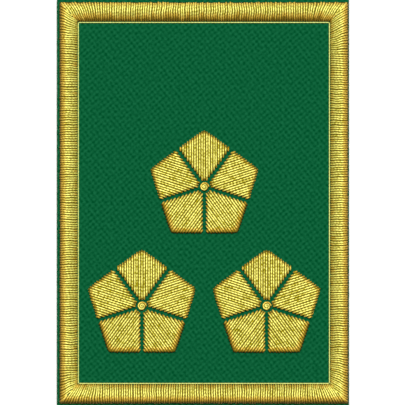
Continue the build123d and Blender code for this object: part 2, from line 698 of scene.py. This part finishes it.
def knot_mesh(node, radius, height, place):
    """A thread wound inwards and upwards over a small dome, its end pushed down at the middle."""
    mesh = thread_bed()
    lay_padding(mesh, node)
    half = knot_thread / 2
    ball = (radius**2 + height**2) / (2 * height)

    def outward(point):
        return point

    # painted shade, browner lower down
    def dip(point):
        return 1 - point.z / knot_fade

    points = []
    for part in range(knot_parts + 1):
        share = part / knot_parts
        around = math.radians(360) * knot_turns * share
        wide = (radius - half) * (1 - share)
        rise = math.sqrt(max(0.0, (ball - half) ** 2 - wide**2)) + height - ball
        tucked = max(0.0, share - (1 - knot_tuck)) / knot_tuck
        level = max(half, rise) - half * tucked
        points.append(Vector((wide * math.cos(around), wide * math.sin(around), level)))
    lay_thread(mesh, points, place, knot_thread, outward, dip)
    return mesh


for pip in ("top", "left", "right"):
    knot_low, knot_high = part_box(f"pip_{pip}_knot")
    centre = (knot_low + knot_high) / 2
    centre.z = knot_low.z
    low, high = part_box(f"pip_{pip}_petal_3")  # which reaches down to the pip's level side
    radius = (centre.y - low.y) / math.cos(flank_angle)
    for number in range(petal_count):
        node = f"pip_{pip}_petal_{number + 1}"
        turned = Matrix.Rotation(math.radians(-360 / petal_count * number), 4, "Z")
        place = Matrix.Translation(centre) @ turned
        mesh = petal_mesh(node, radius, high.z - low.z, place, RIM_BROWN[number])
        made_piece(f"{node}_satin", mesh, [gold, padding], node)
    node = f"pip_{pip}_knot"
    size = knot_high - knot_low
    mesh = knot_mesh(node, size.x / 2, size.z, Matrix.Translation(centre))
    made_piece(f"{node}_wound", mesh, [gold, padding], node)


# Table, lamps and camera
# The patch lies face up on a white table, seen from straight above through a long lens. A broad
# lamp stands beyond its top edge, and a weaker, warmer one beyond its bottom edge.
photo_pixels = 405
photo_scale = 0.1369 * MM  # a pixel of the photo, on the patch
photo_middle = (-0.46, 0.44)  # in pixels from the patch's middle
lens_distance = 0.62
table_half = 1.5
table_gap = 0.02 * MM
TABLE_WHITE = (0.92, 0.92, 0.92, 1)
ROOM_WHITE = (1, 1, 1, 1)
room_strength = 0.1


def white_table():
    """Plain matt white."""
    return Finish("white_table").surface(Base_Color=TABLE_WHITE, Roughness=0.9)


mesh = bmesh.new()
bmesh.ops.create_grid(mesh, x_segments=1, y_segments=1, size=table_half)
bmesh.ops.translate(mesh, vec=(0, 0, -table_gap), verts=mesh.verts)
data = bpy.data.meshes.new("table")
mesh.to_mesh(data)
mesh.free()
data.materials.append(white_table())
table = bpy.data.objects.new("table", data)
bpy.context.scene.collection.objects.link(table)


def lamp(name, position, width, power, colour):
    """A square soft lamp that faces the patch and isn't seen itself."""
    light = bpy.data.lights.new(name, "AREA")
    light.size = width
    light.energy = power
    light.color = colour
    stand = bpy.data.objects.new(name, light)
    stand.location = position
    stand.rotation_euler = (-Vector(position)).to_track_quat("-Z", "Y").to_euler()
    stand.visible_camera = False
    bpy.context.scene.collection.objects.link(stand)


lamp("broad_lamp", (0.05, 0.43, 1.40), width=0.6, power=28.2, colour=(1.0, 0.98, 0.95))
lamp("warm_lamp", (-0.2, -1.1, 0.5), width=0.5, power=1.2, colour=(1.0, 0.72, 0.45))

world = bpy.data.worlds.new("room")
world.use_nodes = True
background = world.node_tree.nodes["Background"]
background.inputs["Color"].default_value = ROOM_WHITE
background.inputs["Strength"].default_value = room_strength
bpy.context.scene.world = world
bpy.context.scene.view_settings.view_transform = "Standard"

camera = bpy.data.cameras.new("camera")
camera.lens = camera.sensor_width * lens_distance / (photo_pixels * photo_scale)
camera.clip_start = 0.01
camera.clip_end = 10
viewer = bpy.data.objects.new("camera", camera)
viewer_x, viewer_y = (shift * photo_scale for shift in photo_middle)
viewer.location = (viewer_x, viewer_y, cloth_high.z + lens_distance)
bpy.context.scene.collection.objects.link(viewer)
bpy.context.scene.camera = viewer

- WHAT YOU SHOULD DO
Give an exact copy of all the data shown above.

- RESPONSE TO THE EXERCISE
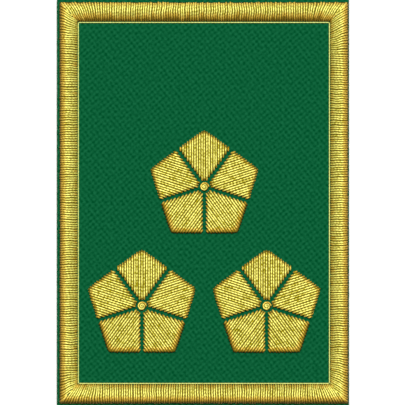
Continue the build123d and Blender code for this object: part 2, from line 698 of scene.py. This part finishes it.
def knot_mesh(node, radius, height, place):
    """A thread wound inwards and upwards over a small dome, its end pushed down at the middle."""
    mesh = thread_bed()
    lay_padding(mesh, node)
    half = knot_thread / 2
    ball = (radius**2 + height**2) / (2 * height)

    def outward(point):
        return point

    # painted shade, browner lower down
    def dip(point):
        return 1 - point.z / knot_fade

    points = []
    for part in range(knot_parts + 1):
        share = part / knot_parts
        around = math.radians(360) * knot_turns * share
        wide = (radius - half) * (1 - share)
        rise = math.sqrt(max(0.0, (ball - half) ** 2 - wide**2)) + height - ball
        tucked = max(0.0, share - (1 - knot_tuck)) / knot_tuck
        level = max(half, rise) - half * tucked
        points.append(Vector((wide * math.cos(around), wide * math.sin(around), level)))
    lay_thread(mesh, points, place, knot_thread, outward, dip)
    return mesh


for pip in ("top", "left", "right"):
    knot_low, knot_high = part_box(f"pip_{pip}_knot")
    centre = (knot_low + knot_high) / 2
    centre.z = knot_low.z
    low, high = part_box(f"pip_{pip}_petal_3")  # which reaches down to the pip's level side
    radius = (centre.y - low.y) / math.cos(flank_angle)
    for number in range(petal_count):
        node = f"pip_{pip}_petal_{number + 1}"
        turned = Matrix.Rotation(math.radians(-360 / petal_count * number), 4, "Z")
        place = Matrix.Translation(centre) @ turned
        mesh = petal_mesh(node, radius, high.z - low.z, place, RIM_BROWN[number])
        made_piece(f"{node}_satin", mesh, [gold, padding], node)
    node = f"pip_{pip}_knot"
    size = knot_high - knot_low
    mesh = knot_mesh(node, size.x / 2, size.z, Matrix.Translation(centre))
    made_piece(f"{node}_wound", mesh, [gold, padding], node)


# Table, lamps and camera
# The patch lies face up on a white table, seen from straight above through a long lens. A broad
# lamp stands beyond its top edge, and a weaker, warmer one beyond its bottom edge.
photo_pixels = 405
photo_scale = 0.1369 * MM  # a pixel of the photo, on the patch
photo_middle = (-0.46, 0.44)  # in pixels from the patch's middle
lens_distance = 0.62
table_half = 1.5
table_gap = 0.02 * MM
TABLE_WHITE = (0.92, 0.92, 0.92, 1)
ROOM_WHITE = (1, 1, 1, 1)
room_strength = 0.1


def white_table():
    """Plain matt white."""
    return Finish("white_table").surface(Base_Color=TABLE_WHITE, Roughness=0.9)


mesh = bmesh.new()
bmesh.ops.create_grid(mesh, x_segments=1, y_segments=1, size=table_half)
bmesh.ops.translate(mesh, vec=(0, 0, -table_gap), verts=mesh.verts)
data = bpy.data.meshes.new("table")
mesh.to_mesh(data)
mesh.free()
data.materials.append(white_table())
table = bpy.data.objects.new("table", data)
bpy.context.scene.collection.objects.link(table)


def lamp(name, position, width, power, colour):
    """A square soft lamp that faces the patch and isn't seen itself."""
    light = bpy.data.lights.new(name, "AREA")
    light.size = width
    light.energy = power
    light.color = colour
    stand = bpy.data.objects.new(name, light)
    stand.location = position
    stand.rotation_euler = (-Vector(position)).to_track_quat("-Z", "Y").to_euler()
    stand.visible_camera = False
    bpy.context.scene.collection.objects.link(stand)


lamp("broad_lamp", (0.05, 0.43, 1.40), width=0.6, power=28.2, colour=(1.0, 0.98, 0.95))
lamp("warm_lamp", (-0.2, -1.1, 0.5), width=0.5, power=1.2, colour=(1.0, 0.72, 0.45))

world = bpy.data.worlds.new("room")
world.use_nodes = True
background = world.node_tree.nodes["Background"]
background.inputs["Color"].default_value = ROOM_WHITE
background.inputs["Strength"].default_value = room_strength
bpy.context.scene.world = world
bpy.context.scene.view_settings.view_transform = "Standard"

camera = bpy.data.cameras.new("camera")
camera.lens = camera.sensor_width * lens_distance / (photo_pixels * photo_scale)
camera.clip_start = 0.01
camera.clip_end = 10
viewer = bpy.data.objects.new("camera", camera)
viewer_x, viewer_y = (shift * photo_scale for shift in photo_middle)
viewer.location = (viewer_x, viewer_y, cloth_high.z + lens_distance)
bpy.context.scene.collection.objects.link(viewer)
bpy.context.scene.camera = viewer